Analyzing patterns across multiple timeframes can offer better insight into their reliability and context. However, avoid getting caught up in overanalyzing individual candlesticks – focus on larger, confirmed patterns instead. These strategies will help you refine the skills discussed earlier.
Conclusion: Putting Patterns into Practice
Main Points Summary
To effectively use candlestick patterns, a disciplined approach is essential. Focus on key patterns like bullish and bearish engulfing, morning and evening stars, and doji formations, which often provide strong signals when they appear near support and resistance levels.
These patterns are most effective when:
- They align with the current trend.
- They occur near confirmed support or resistance zones.
- They are backed by indicators like RSI and moving averages.
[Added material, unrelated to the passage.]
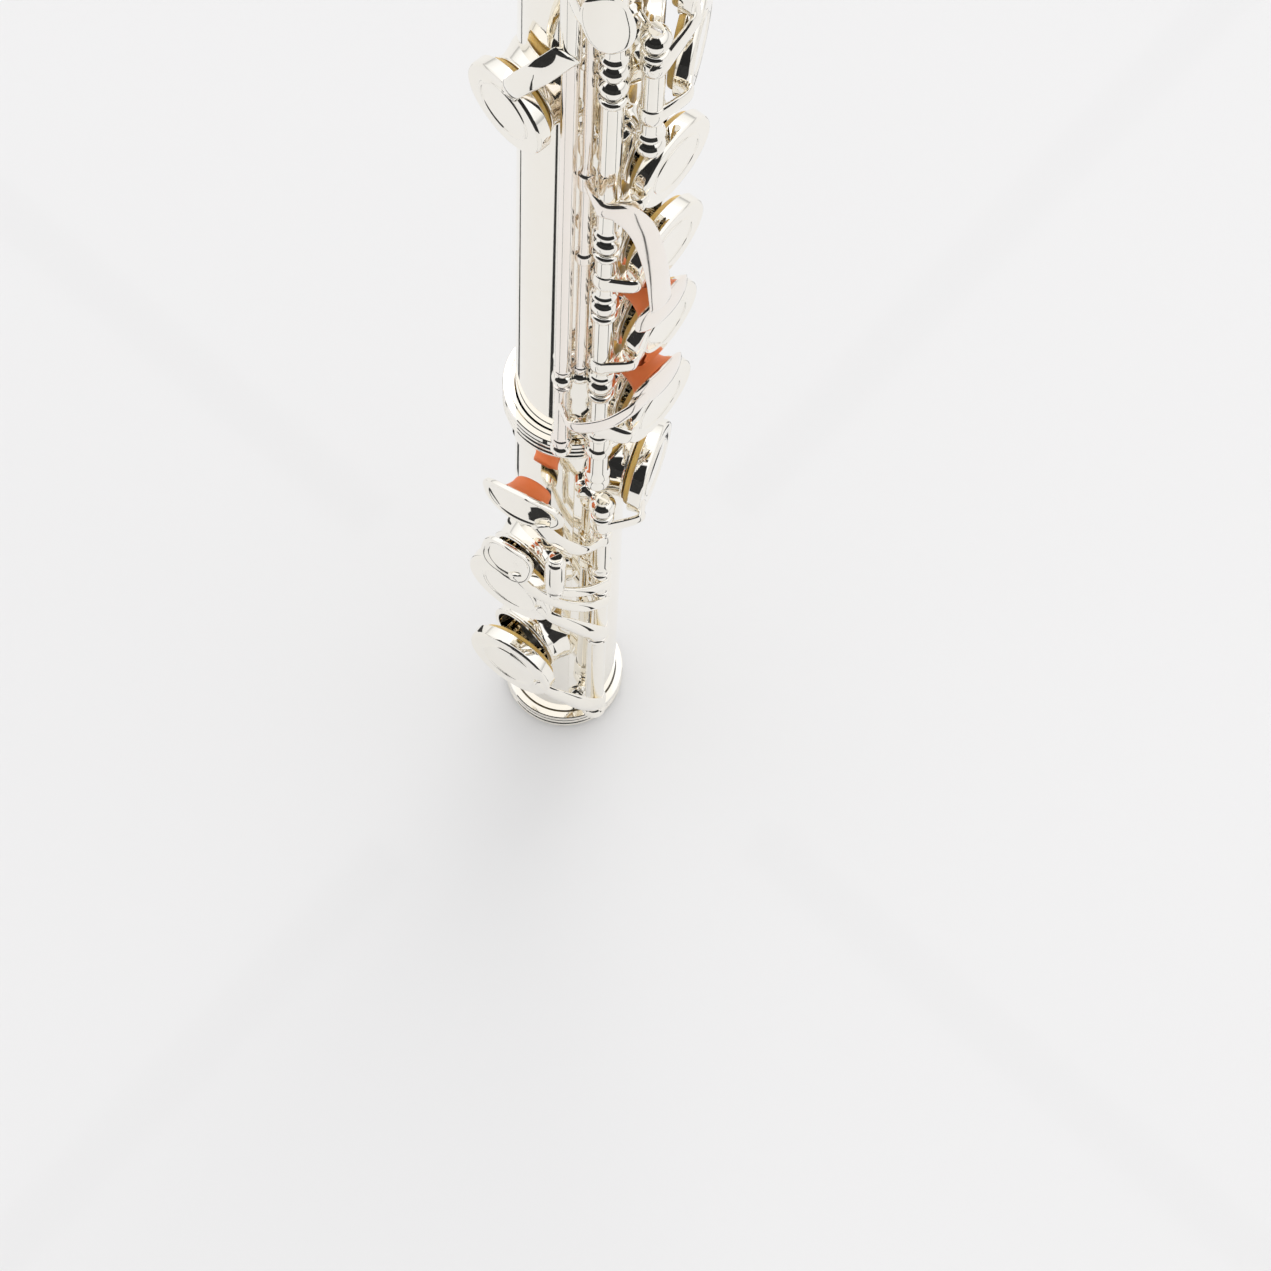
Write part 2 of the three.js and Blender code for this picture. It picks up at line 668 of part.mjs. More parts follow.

Consistent practice is crucial to apply these principles successfully.
Implementation Steps
Turn your analysis into actionable steps with this structured plan:
Phase | Action Items | Expected Outcome |
---|---|---|
Learning | Study and practice identifying basic patterns | Build a solid foundation in pattern recognition |
Testing | Use paper trading to test patterns and track results | Gain experience without financial risk |
Implementation | Start small, focusing on high-probability setups | Develop a consistent trading routine |
Refinement | Incorporate indicators and fine-tune your strategy | Improve overall performance |
With time and practice, your ability to recognize patterns will grow. Stick to a few patterns that suit your trading style and timeframe, and keep a detailed record of your results to refine your approach.